Master Plan and Water Quality Management

Lake Mohawk

Lake Mohawk ManagementLake Mohawk, a 770-acre lake located in northwestern New Jersey, had a history of serious blue green algae blooms. The frequency and durations of these blooms steadily increased through the 1980s despite increases in the intensity and magnitude of copper-based algaecide treatments. In the early 1990s Princeton Hydro was contracted by the Lake Mohawk County Club (LMCC) to conduct a detailed water quality and trophic state assessment of the lake. We used the data to prepare a comprehensive lake management master plan. The key element of the plan involved the use of alum to reduce and control the lake’s sizable internal total phosphorus load and the phosphorus originating from stormwater and other external sources. This innovative nutrient control program was the first of its kind in New Jersey.

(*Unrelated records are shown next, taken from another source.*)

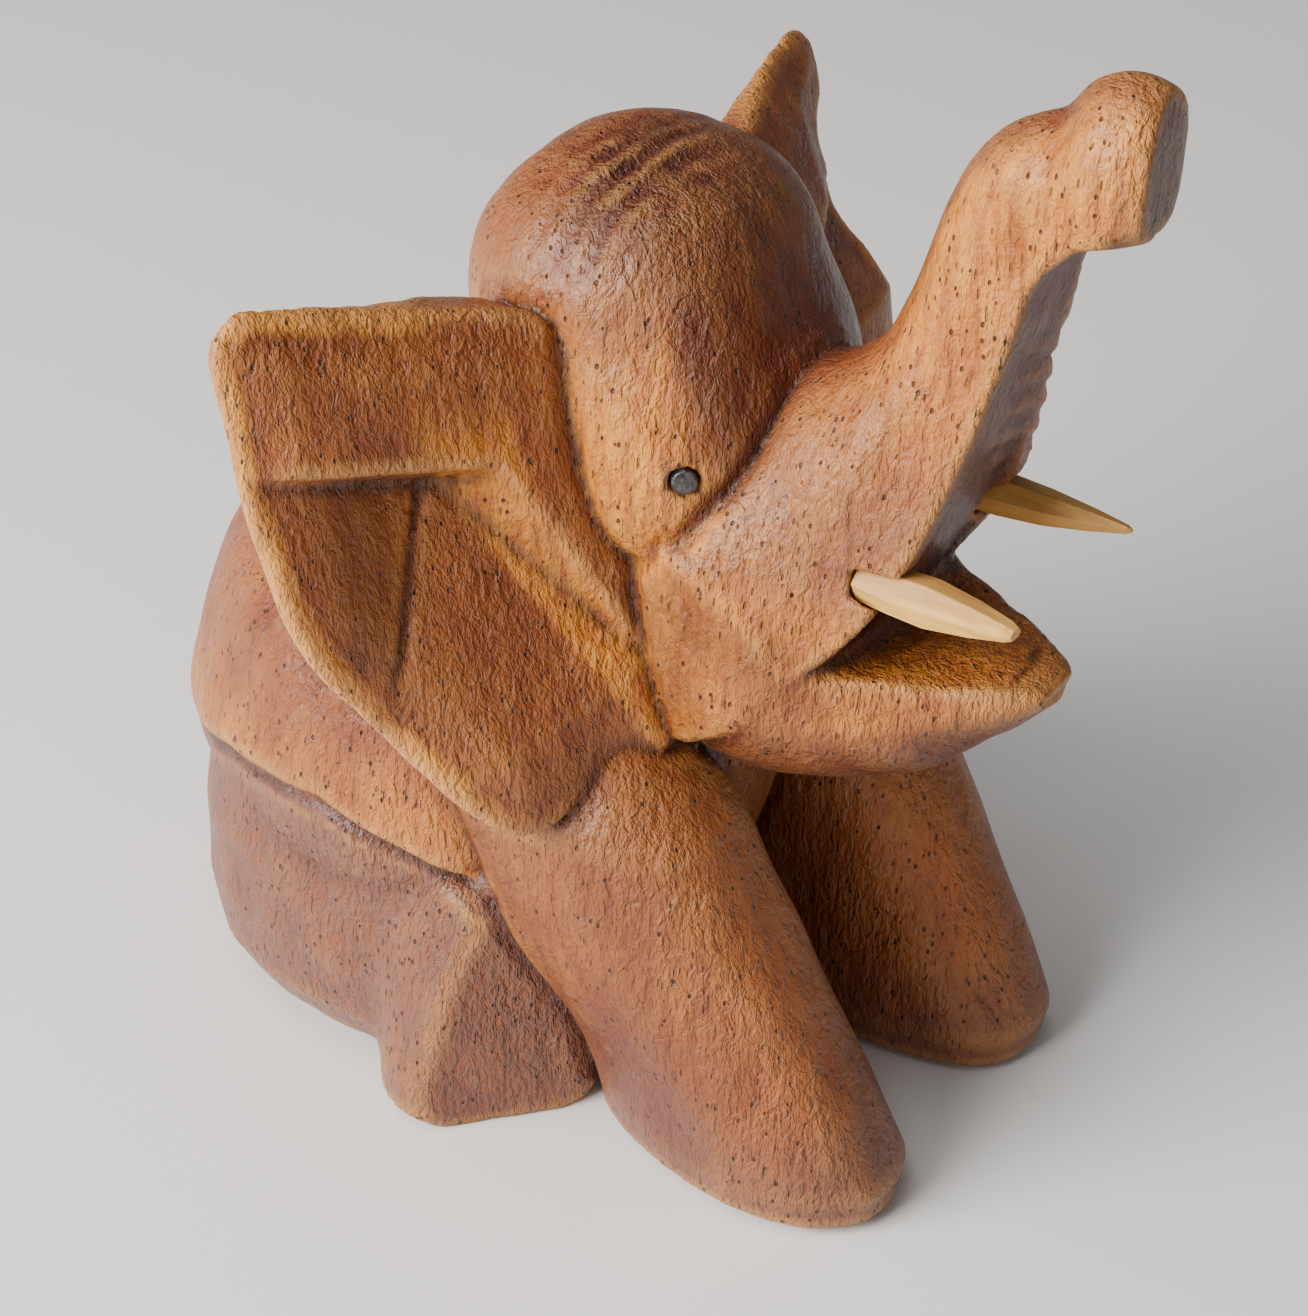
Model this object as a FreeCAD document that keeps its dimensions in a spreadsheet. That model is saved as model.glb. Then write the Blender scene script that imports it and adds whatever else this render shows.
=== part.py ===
"""Carved wooden elephant sitting on its haunches with its trunk raised.

The figure is one block of hardwood, carved all over, with four small pieces let into it:
two whittled pale tusks glued into drilled sockets under the trunk's root, and two dark
round eye pegs glued into drilled holes in the sides of the skull.  Nothing on it moves.

Frame: millimetres and degrees, +Z up.  The elephant faces -Y and its left side is +X.  The
origin is on the surface that the figure sits on, under the middle of its bounding box.

Every number in the tables below becomes a cell of the spreadsheet "dims".  Its alias is the
names above it joined by underscores, such as front_leg_sole_y.  The shapes are bound to
those cells, and a pair on the two sides is one table read twice, with the sign of its side.
"""

import math
import os

import FreeCAD
import Part
import Sketcher
from FreeCAD import Vector

OUT = "parts"
SIDES = {"left": 1, "right": -1}

# Rounded masses: centre, half sizes, and how far the top leans forward.
EGG_KEYS = ("x", "y", "z", "half_width", "half_length", "half_height", "lean")
EGGS = {
    "torso": (0, 18, 28.5, 25, 28, 30, 10),
    "withers": (0, 2, 48, 19, 17, 27, 0),
    "skull": (0, -2, 76, 17.5, 15.5, 16, 0),
    "brow": (0, -5, 68, 15.5, 13.5, 15, 0),
    "haunch": (13, 21.5, 13, 13.5, 19, 17, 0),
    "hock": (17.5, 7.5, 5, 10, 10.5, 15, 0),
}
PAIRED_EGGS = ("haunch", "hock")

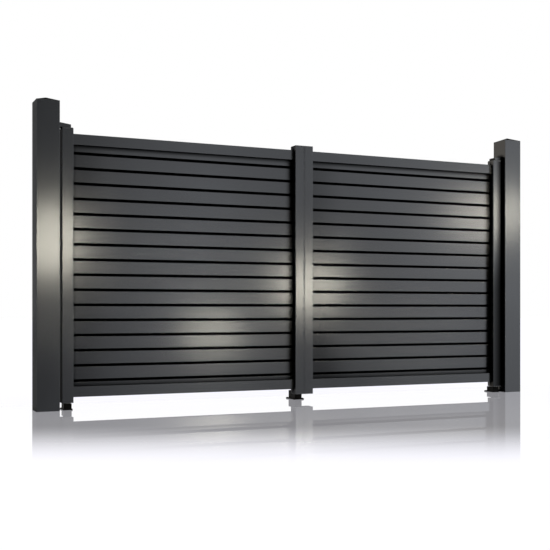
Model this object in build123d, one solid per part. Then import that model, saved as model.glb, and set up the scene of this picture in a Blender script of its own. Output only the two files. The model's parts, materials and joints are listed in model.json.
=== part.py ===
from build123d import *
import os

# An aluminium swing gate for a driveway: two slatted leaves between two square posts.
# X runs from the left post to the right one, Y from the front to the back, and Z is up.
# The origin is the middle of the left post's foot, at ground level. Sizes are in mm.
# The left half is drawn, and the right half is its mirror image.

# Posts
post_side = 150
post_wall = 4
post_corner = 2
post_rise = 165         # post above the top of the leaves
opening = 3540          # clear width between the two posts

# Post caps
cap_rim = 4             # flat edge below the pyramid
cap_rise = 26
cap_tip = 6             # side of the small flat at the top
cap_wall = 3
skirt_length = 30       # skirt that holds the cap inside the post
skirt_wall = 3
slide_fit = 0.3         # clearance of a piece that slides into a tube

# Post feet, inside the posts
foot_plate = 12
foot_sleeve = 160
foot_wall = 6
anchor_spacing = 90
anchor_radius = 7

# Leaves
hinge_gap = 20          # between post and leaf
meeting_gap = 6         # between the two leaves
leaf_setback = 27       # leaf behind the front of the posts
ground_gap = 47
leaf_height = 1796
stile_depth = 75
stile_wall = 3
stile_corner = 3
hinge_stile_width = 75
meeting_stile_width = 67
end_plate = 3           # plates that close the ends of the stiles
channel_depth = 14      # channels that hold the ends of the slats
channel_wall = 2.6
plug_overlap = 8        # plugs of the channels behind the ends of the rails

# Cover strips on the front of the meeting stiles
cover_depth = 8
cover_wall = 2

# Rails
rail_height = 70
rail_depth = 45
rail_wall = 2.5
rail_corner = 1.5
rail_setback = 28       # rails behind the front of the stiles
top_rail_drop = 30      # top rail below the top of the stiles
bottom_rail_lift = 35   # bottom rail above the foot of the stiles
rail_channel = 12       # channels that hold the cut edges of the slats

# Slats, hollow boards that interlock
slat_pitch = 100
slat_setback = 20       # slats behind the front of the rails
slat_thickness = 22
slat_wall = 1.6
groove_height = 16      # dark groove between two faces
slat_round = 5          # rounded upper edge of a face
tongue_thickness = 5
tongue_length = 12
slat_fit = 0.4          # clearance round a tongue and in the channels
back_joint = 0.8        # fine joint at the back of two slats
end_play = 2            # room for a slat to grow with heat
bottom_face = 30.5      # face of the cut slat above the bottom rail
least_top_face = 20     # smallest face of the cut slat below the top rail
seat_fit = 0.3

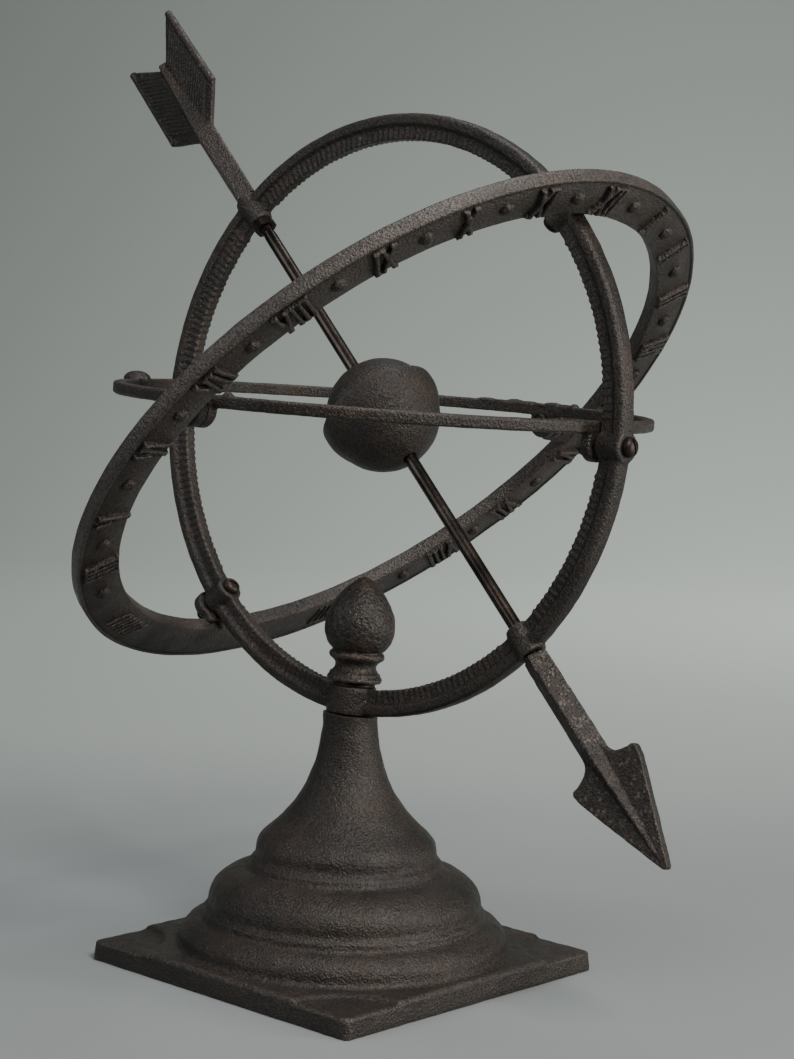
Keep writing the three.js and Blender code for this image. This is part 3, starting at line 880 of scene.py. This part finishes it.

To decrease the lake’s internal phosphorus load 90,000 gallons of alum was applied by Sweetwater Technology, under the direction of Princeton Hydro, to limit the recycling of sedimentary phosphorus during periods of hypolimnetic anoxia. At the same time, working in concert Princeton Hydro, Sweetwater Technology and General Environmental Systems (GES) then designed and installed a metered alum dosing/aeration system. The system’s dual purpose was to maintain the water column in a destratified, fully aerated state while simultaneously injecting relatively small quantities of alum to control the lake’s daily, external phosphorus load. The original system installed in 1992 was subsequently redesigned and expanded by Princeton Hydro in 2001 and further upgraded in 2010. The current system configuration consists of two pump houses and 24 diffusers equipped with low-volume alum emitters. These diffuser/alum units are strategically placed throughout the lake. Princeton Hydro’s limnologists continuously track and modify the daily alum dose, as based on both the measured and computed influx of phosphorus entering the lake from storm sewers, septic systems, lawn runoff, and/or atmospheric deposition.

This innovative use of the alum, together with the mixing achieved through the destratification aeration system, has successfully controlled the lake’s phosphorus load, reducing the amount of biologically available phosphorus by 60%. This decreased the frequency and magnitude of blue-green algae blooms thereby alleviating the need for whole lake copper sulfate treatments. Princeton Hydro’s management efforts resulted in a five-fold increase in lake clarity, a rebound in the lake’s herbivorous zooplankton community, and the re-establishment of a diverse phytoplankton community no longer dominated by blue-green algae. These sustainable improvements in the lake’s overall water quality and ecology meet the lake user community’s recreational demands without resorting to the frequent or excessive use of algaecides.

The management plan also set the stage for the construction/installation of 24 stormwater basins, the installation of two flow activated storm sewer alum dosers, the adoption of septic management and no-phosphorus lawn fertilizer ordinances, and an aggressive public education and outreach effort focusing on the importance of phosphorus control and an integrated ecosystem approach to the lake’s management.

The success of this program was recognized by the USEPA through an Environmental Excellence Award, by the NJDEP through an Environmental Initiative Award and by the North American Lake Management Society through a Technical Merit Award.